● **SOURCE MATERIAL**
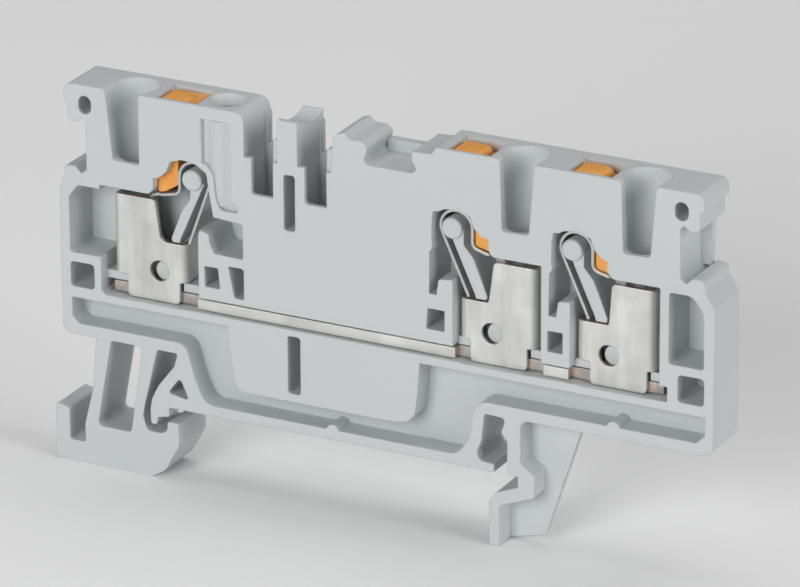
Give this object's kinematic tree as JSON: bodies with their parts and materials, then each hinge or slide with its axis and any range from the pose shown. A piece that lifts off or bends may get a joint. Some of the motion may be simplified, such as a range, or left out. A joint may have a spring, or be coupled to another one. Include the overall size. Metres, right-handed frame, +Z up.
{
  "type": "feed-through terminal block",
  "caption": "Thin rail-mounted terminal block with an open side: push-in spring clamps on one bus bar, orange release buttons, jumper slots, a test bore and hooked feet.",
  "frame": {"origin": "middle of the rail, on the plane of the seat that rests on it, halfway through the block's thickness", "axes": "+X along the block, square to the rail, towards the two-clamp end; +Y through the thickness, from the open side to the closed back, along the rail; +Z up, away from the rail"},
  "size_m": [0.0665, 0.0052, 0.0371],
  "materials": {
    "housing_plastic": "fine matte moulding, pale bluish grey",
    "button_plastic": "satin moulding, soft orange",
    "tinned_metal": "tinned copper sheet, satin, copper showing on the cut edges",
    "spring_steel": "bright rolled strip"
  },
  "bodies": {
    "block": {"housing": "housing_plastic", "bus_bar": "tinned_metal", "clamp_cage_left": "tinned_metal", "clamp_cage_mid": "tinned_metal", "clamp_cage_right": "tinned_metal", "leaf_spring_left": "spring_steel", "leaf_spring_mid": "spring_steel", "leaf_spring_right": "spring_steel"},
    "button_left": {"release_button_left": "button_plastic"},
    "button_mid": {"release_button_mid": "button_plastic"},
    "button_right": {"release_button_right": "button_plastic"}
  },
  "joints": [
    {"name": "press_left", "type": "slide", "parent": "block", "child": "button_left", "axis": [0, 0, -1], "range_m": [0, 0.0015], "stiffness_N_per_m": 6, "springref_m": -0.0005, "deforming": ["leaf_spring_left"]},
    {"name": "press_mid", "type": "slide", "parent": "block", "child": "button_mid", "axis": [0, 0, -1], "range_m": [0, 0.0015], "stiffness_N_per_m": 6, "springref_m": -0.0005, "deforming": ["leaf_spring_mid"]},
    {"name": "press_right", "type": "slide", "parent": "block", "child": "button_right", "axis": [0, 0, -1], "range_m": [0, 0.0015], "stiffness_N_per_m": 6, "springref_m": -0.0005, "deforming": ["leaf_spring_right"]}
  ]
}
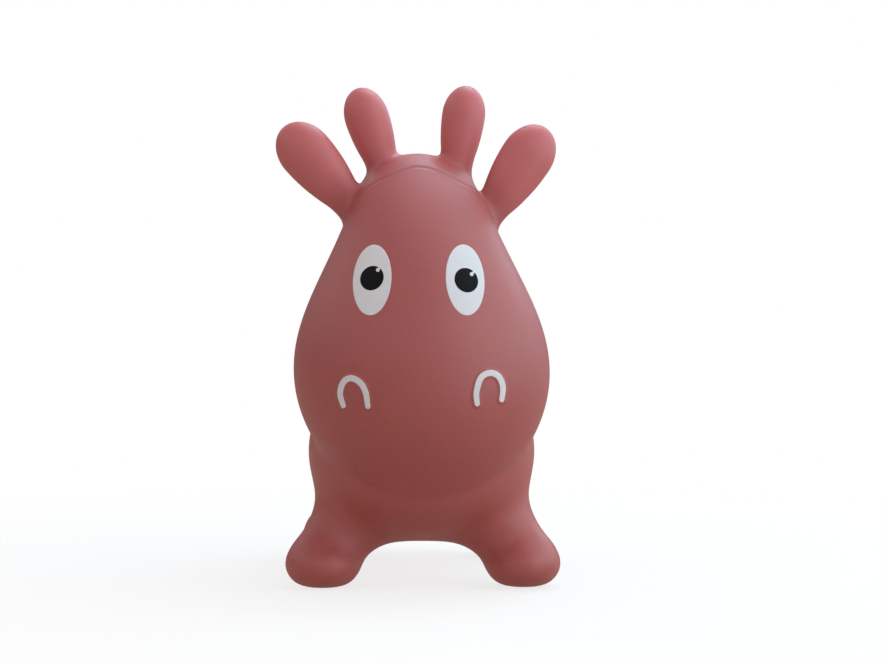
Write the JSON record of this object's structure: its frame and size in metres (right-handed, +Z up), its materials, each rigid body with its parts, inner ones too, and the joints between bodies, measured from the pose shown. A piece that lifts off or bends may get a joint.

● **EXERCISE BRIEF**
Word for word, quote all of the data above.

● **ANSWER TO THE TASK**
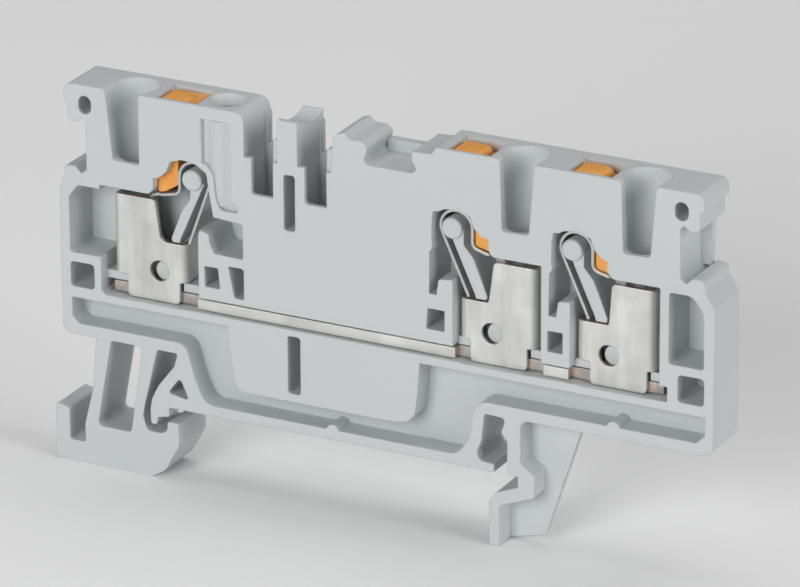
Give this object's kinematic tree as JSON: bodies with their parts and materials, then each hinge or slide with its axis and any range from the pose shown. A piece that lifts off or bends may get a joint. Some of the motion may be simplified, such as a range, or left out. A joint may have a spring, or be coupled to another one. Include the overall size. Metres, right-handed frame, +Z up.
{
  "type": "feed-through terminal block",
  "caption": "Thin rail-mounted terminal block with an open side: push-in spring clamps on one bus bar, orange release buttons, jumper slots, a test bore and hooked feet.",
  "frame": {"origin": "middle of the rail, on the plane of the seat that rests on it, halfway through the block's thickness", "axes": "+X along the block, square to the rail, towards the two-clamp end; +Y through the thickness, from the open side to the closed back, along the rail; +Z up, away from the rail"},
  "size_m": [0.0665, 0.0052, 0.0371],
  "materials": {
    "housing_plastic": "fine matte moulding, pale bluish grey",
    "button_plastic": "satin moulding, soft orange",
    "tinned_metal": "tinned copper sheet, satin, copper showing on the cut edges",
    "spring_steel": "bright rolled strip"
  },
  "bodies": {
    "block": {"housing": "housing_plastic", "bus_bar": "tinned_metal", "clamp_cage_left": "tinned_metal", "clamp_cage_mid": "tinned_metal", "clamp_cage_right": "tinned_metal", "leaf_spring_left": "spring_steel", "leaf_spring_mid": "spring_steel", "leaf_spring_right": "spring_steel"},
    "button_left": {"release_button_left": "button_plastic"},
    "button_mid": {"release_button_mid": "button_plastic"},
    "button_right": {"release_button_right": "button_plastic"}
  },
  "joints": [
    {"name": "press_left", "type": "slide", "parent": "block", "child": "button_left", "axis": [0, 0, -1], "range_m": [0, 0.0015], "stiffness_N_per_m": 6, "springref_m": -0.0005, "deforming": ["leaf_spring_left"]},
    {"name": "press_mid", "type": "slide", "parent": "block", "child": "button_mid", "axis": [0, 0, -1], "range_m": [0, 0.0015], "stiffness_N_per_m": 6, "springref_m": -0.0005, "deforming": ["leaf_spring_mid"]},
    {"name": "press_right", "type": "slide", "parent": "block", "child": "button_right", "axis": [0, 0, -1], "range_m": [0, 0.0015], "stiffness_N_per_m": 6, "springref_m": -0.0005, "deforming": ["leaf_spring_right"]}
  ]
}
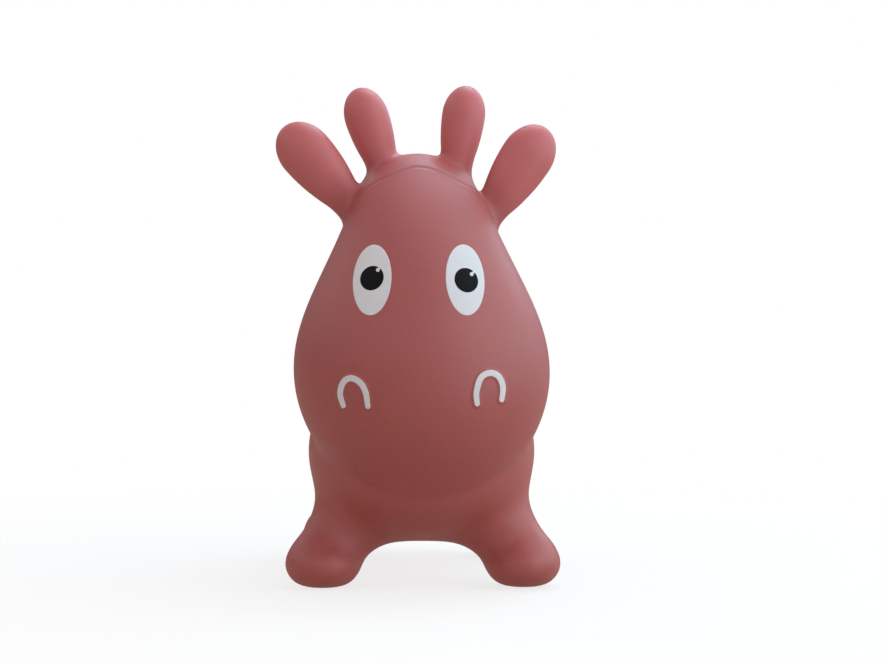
Write the JSON record of this object's structure: its frame and size in metres (right-handed, +Z up), its materials, each rigid body with its parts, inner ones too, and the joints between bodies, measured from the pose shown. A piece that lifts off or bends may get a joint.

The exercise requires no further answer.